One is the 2014 Sustainable Groundwater Management Act aimed at bringing groundwater basins into balance by the early 2040s. For decades, farmers have been pumping out a lot more water than could be naturally replenished.
Farmers “who think they’re going to get more [aquifer] recharge from surface water that no one else is using are overly optimistic,” Ayres told me.
Newsom can maneuver the California Public Utilities Commission toward a compromise that’s fair to solar owners, low-income ratepayers and the utilities, while expanding clean energy, columnist George Skelton writes.
“Some farmers have been irrigating crops entirely with groundwater. In the future, many will not be able to do that.”
It’s estimated that at least 500,000 acres of San Joaquin Valley farmland will be fallowed to comply with the groundwater law.
“Land is coming out of production,” Ayres says. “The next question is, ‘What do you do with it then?’ Just allow that land to become unproductive? Kicking up dust or growing weeds and not contributing to the economic vitality of the valley? Solar could cover up to 40% of the land.
“And solar is very profitable. As a crop, it has a very good return — on a par with some high-value tree crops. If not more profitable.”
The second law driving the land use change requires California electricity to be generated 100% by renewable energy by 2045. Solar, wind, geothermal, hydro — not natural gas.
“California has set itself a Herculean task,” the PPIC blog post noted. “We’re going to need a sustained, unprecedented build-out of renewables. Solar will be an important part.”
There already is some solar farming in the valley — producing three gigawatts, PPIC reported. An additional 20 gigawatts — or 20,000 megawatts — have been proposed.
More than anything in state regulators’ proposal to slash rooftop solar incentives, the plan to slap a fixed monthly fee on solar customers must be scrapped.
But there’s a very big hitch. There isn’t enough electric grid capacity to transmit much more solar to consumers.
“The problem is just going to get worse unless there are big investments to bring transmission capacity to the valley,” Ayres says.
“Ultimately, we’re going to require … a huge investment in the grid to get that solar out around the state…. There’s a real question whether that’s going to be possible.”
Big investments mean many billions of dollars.
It’s a handy coincidence that the federal government has billions to help if California can get on the ball and make a pitch for it. The $1-trillion infrastructure bill signed in November by President Biden includes multibillion-dollar matching grants for states, local governments and utilities to upgrade power grids.
So, Gov. Gavin Newsom should lead the charge for that federal money — if he and others can first figure out how to spend it.
The state could also set aside some of its budget surplus to help modernize the grid and offer tax incentives for growing solar in the valley.

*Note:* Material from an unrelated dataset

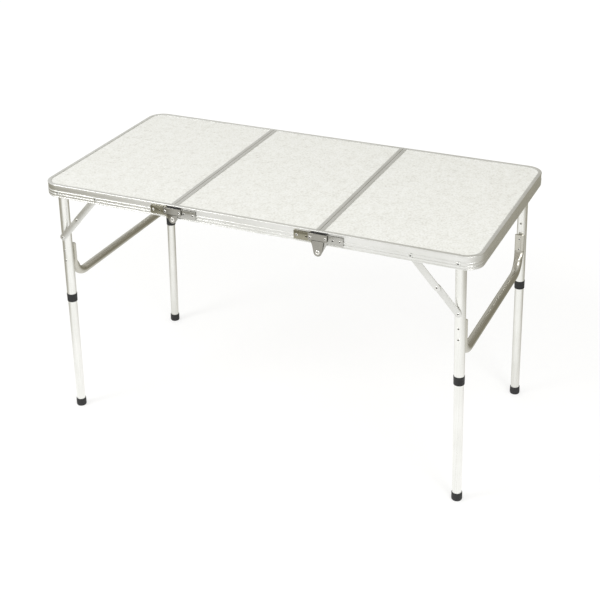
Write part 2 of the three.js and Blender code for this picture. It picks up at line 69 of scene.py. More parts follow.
RIM_LOW, RIM_HIGH = cad_box("right_end_rim")
TOP = RIM_HIGH.z
HALF_LENGTH = RIM_HIGH.x
HALF_WIDTH = RIM_HIGH.y
RAIL_DEPTH = RIM_HIGH.z - RIM_LOW.z
BOARD_LOW, BOARD_HIGH = cad_box("right_board")
MIDDLE_LOW, MIDDLE_HIGH = cad_box("middle_board")
LEG_PIVOT = pivot("right_leg_fold")
STAY_PIVOT = pivot("right_stay_fold")
KNEE = pivot("right_stay_knee")
LEG_UP = Vector(JOINTS["right_front_leg_slide"]["axis"])
SPLAY = math.atan2(-LEG_UP.x, LEG_UP.z)
LEG_Y = sum(corner.y for corner in cad_box("right_front_lower_leg")) / 2

SIDES = {"left": -1, "right": 1}
# The leaf named for each side sits on the -x side of its seam and gets the darker olive copy of the plating:
# a painted reflection of dark surroundings, not a different finish.
SHADED_COPY_LEAF = {"left": "outer_leaf", "right": "middle_leaf"}
ENDS = {"front": 1, "rear": -1}

# ---------------------------------------------------------------- sizes

# GAP is the clearance between pieces, and SINK how far a rivet is set into what it holds.
GAP = 0.2
SINK = 0.1
SEAM_X = RIM_LOW.x - GAP
CORNER_RADIUS = 45
RAIL = {"lip": 10, "lip_thickness": 1.2, "wall": 2.6, "ledge": 9, "ledge_top": 5, "ledge_bottom": 6}
SEAM_TAB = {"length": 14, "thickness": 1.5, "bottom": 31}
LEAF = {"length": 65, "top": 7, "bottom": 29, "plate": 2, "flat": 0.3, "raised": 2.6}
LEAF_STEP = {"start": 22, "end": 18}
# half_shadow_strip is half the length of the black strip behind the hinge bar, which is painted shadow.
LINK = {"layer": 4.9, "half_bar": 25, "stem": 16, "rivet": 20, "bottom": 24, "lip_top": 5.2,
        "lip": 1.5, "flange": 0.8, "half_shadow_strip": 20, "eye": 10.8}
EYE_RADIUS = 9.8
PIN = {"radius": 4, "head": 6, "bore": 2.2, "height": 1.2}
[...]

More than 400 construction workers are building one of the world’s largest clean energy projects in the San Joaquin Valley.
To meet its climate change goals, it’s estimated that California will need to triple energy generation from each of these renewable sources: wind, solar farms and rooftop solar.
Newsom and the Public Utilities Commission are fretting over how to handle rooftop solar, used by 1.3 million consumers who spent thousands of dollars installing panels.
The PUC agreed with private utilities that they’re paying way too much for unused solar electricity generated at home. Non-solar consumers — many of them poor — are making up for the utilities’ lost revenue by paying higher electricity rates than they should, the PUC maintained.
So, the regulatory agency proposed a dramatic reduction in rooftop solar subsidies and a fee — a tax — for connecting to the grid.
Rooftop solar installers and owners howled. And the PUC backed down. It’s trying to find a compromise.
My solution: Cut the subsidies in half — not by quadruple, as proposed. Forget the dumb, tone-deaf tax.
And the state should offer tax credits for panel installation, as the federal government does. For storage batteries too.
If Newsom is as worried about climate change as he says, he’ll use the state budget to encourage rooftop and farm solar. And neither one uses a drop of water.